Microplastics (MP) are an emerging contaminant in organic waste recycling, yet their occurrence and fate in anaerobic digestion (AD) systems remain poorly understood due to challenges in isolating MP from complex matrices. This study developed and validated a novel extraction method using peroxide oxidation and an EDTA–Triton X-100 solution that achieved >96% recovery without polymer degradation. This method was applied to characterize MP in manure, digester effluent (digestate), and lagoon storage at a full-scale food waste–manure co-digestion facility. MP were consistently detected across all sources, with concentrations ranging from 120 MP kg −1 (manure) to >3,300 MP kg −1 (lagoon). Abundance was highly variable over time, shaped by feedstock composition and digester management practices. The MP observed likely stemmed from multiple pathways, including food waste inputs, packaging residues, on-farm sources, atmospheric deposition, and fragmentation of larger plastics during digestion.

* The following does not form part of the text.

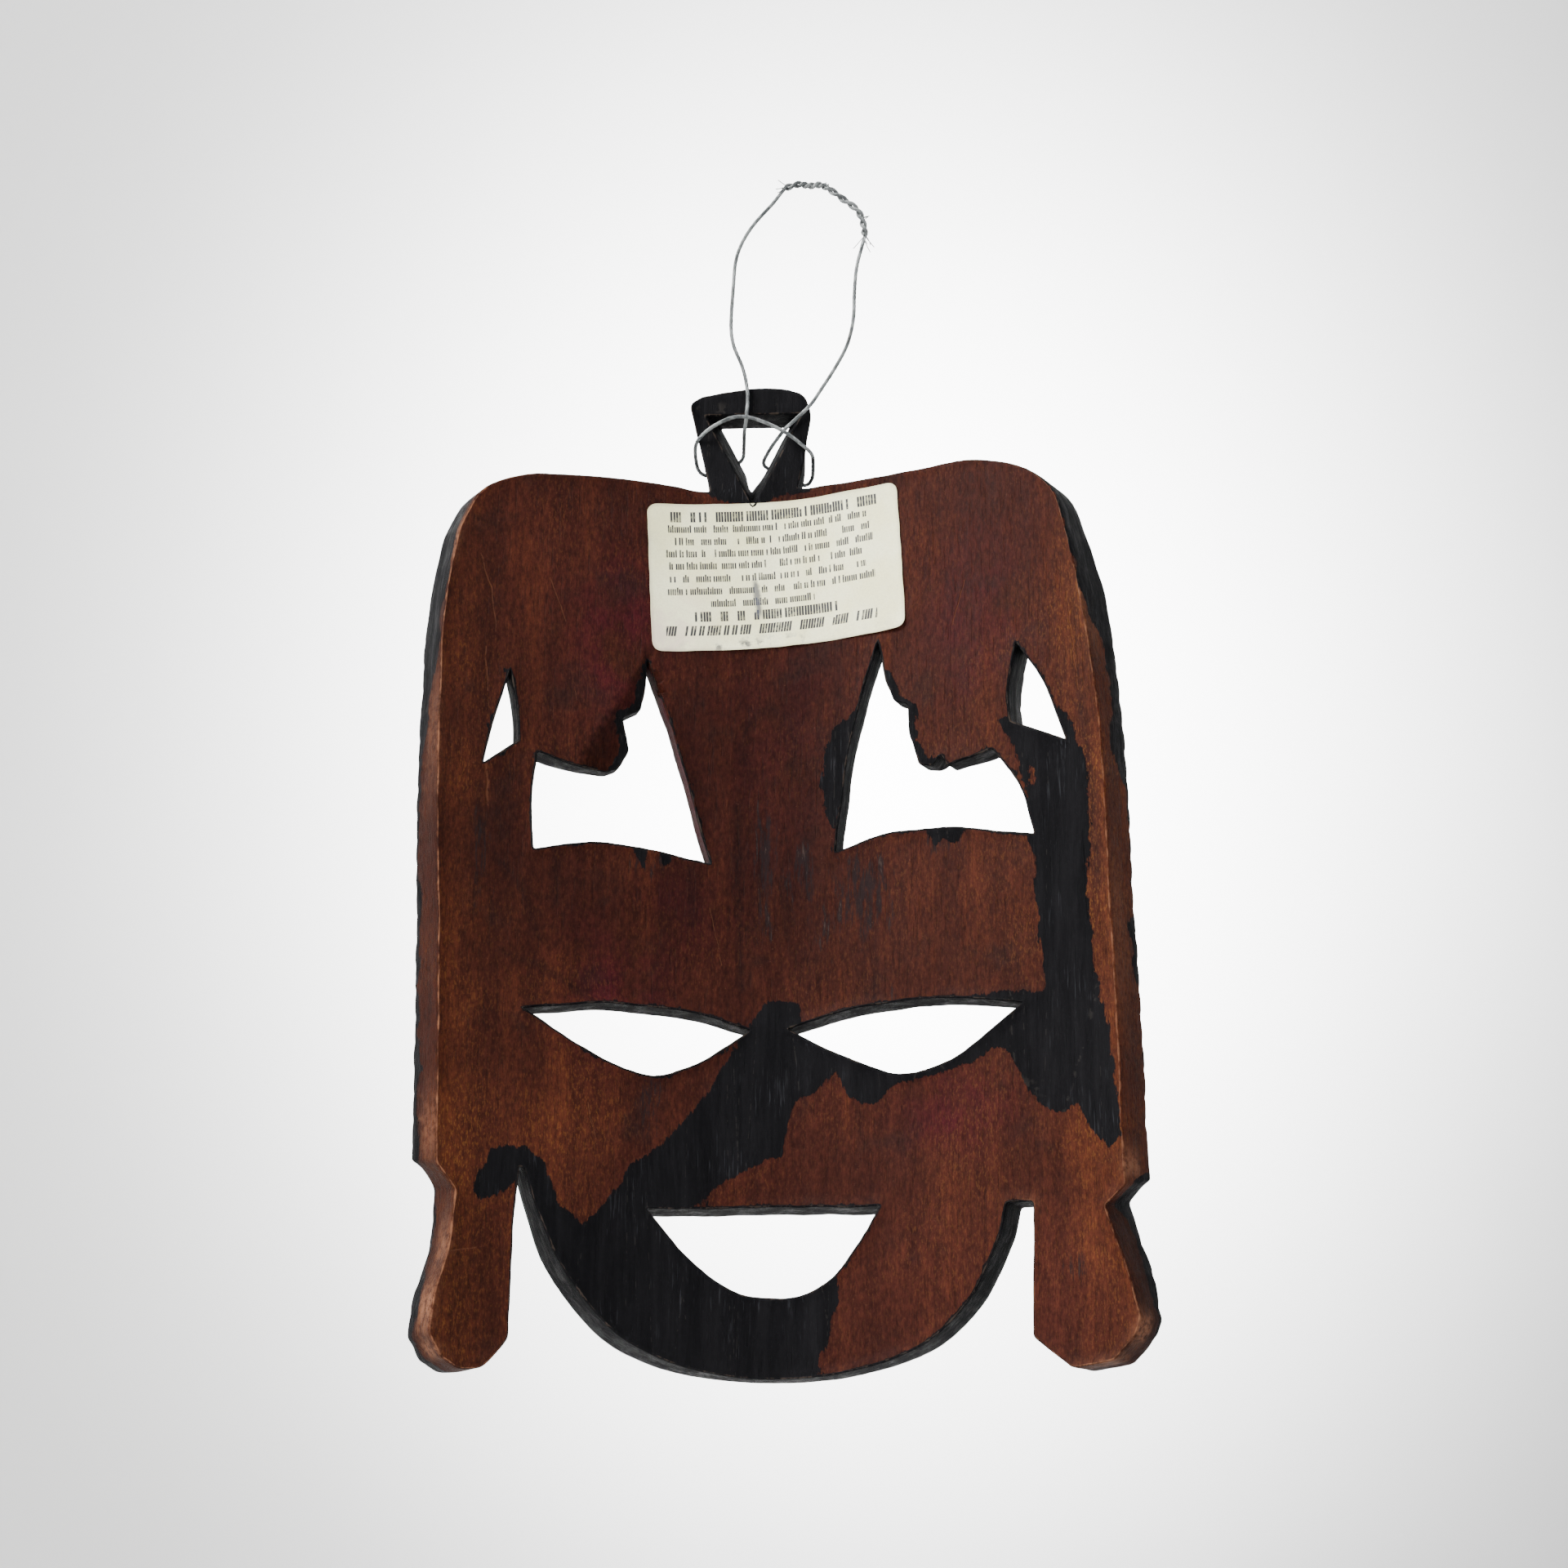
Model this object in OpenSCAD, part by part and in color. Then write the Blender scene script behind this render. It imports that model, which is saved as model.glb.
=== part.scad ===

Polyethylene terephthalate (PET) fibers dominated across all samples. These findings provide the first quantitative evidence of microplastic (MP) occurrence throughout the AD process and highlight how management decisions influence contamination. By advancing extraction methods and generating new field-scale data, this study establishes a foundation for assessing the risks of MP release from AD systems to agricultural soils and downstream ecosystems.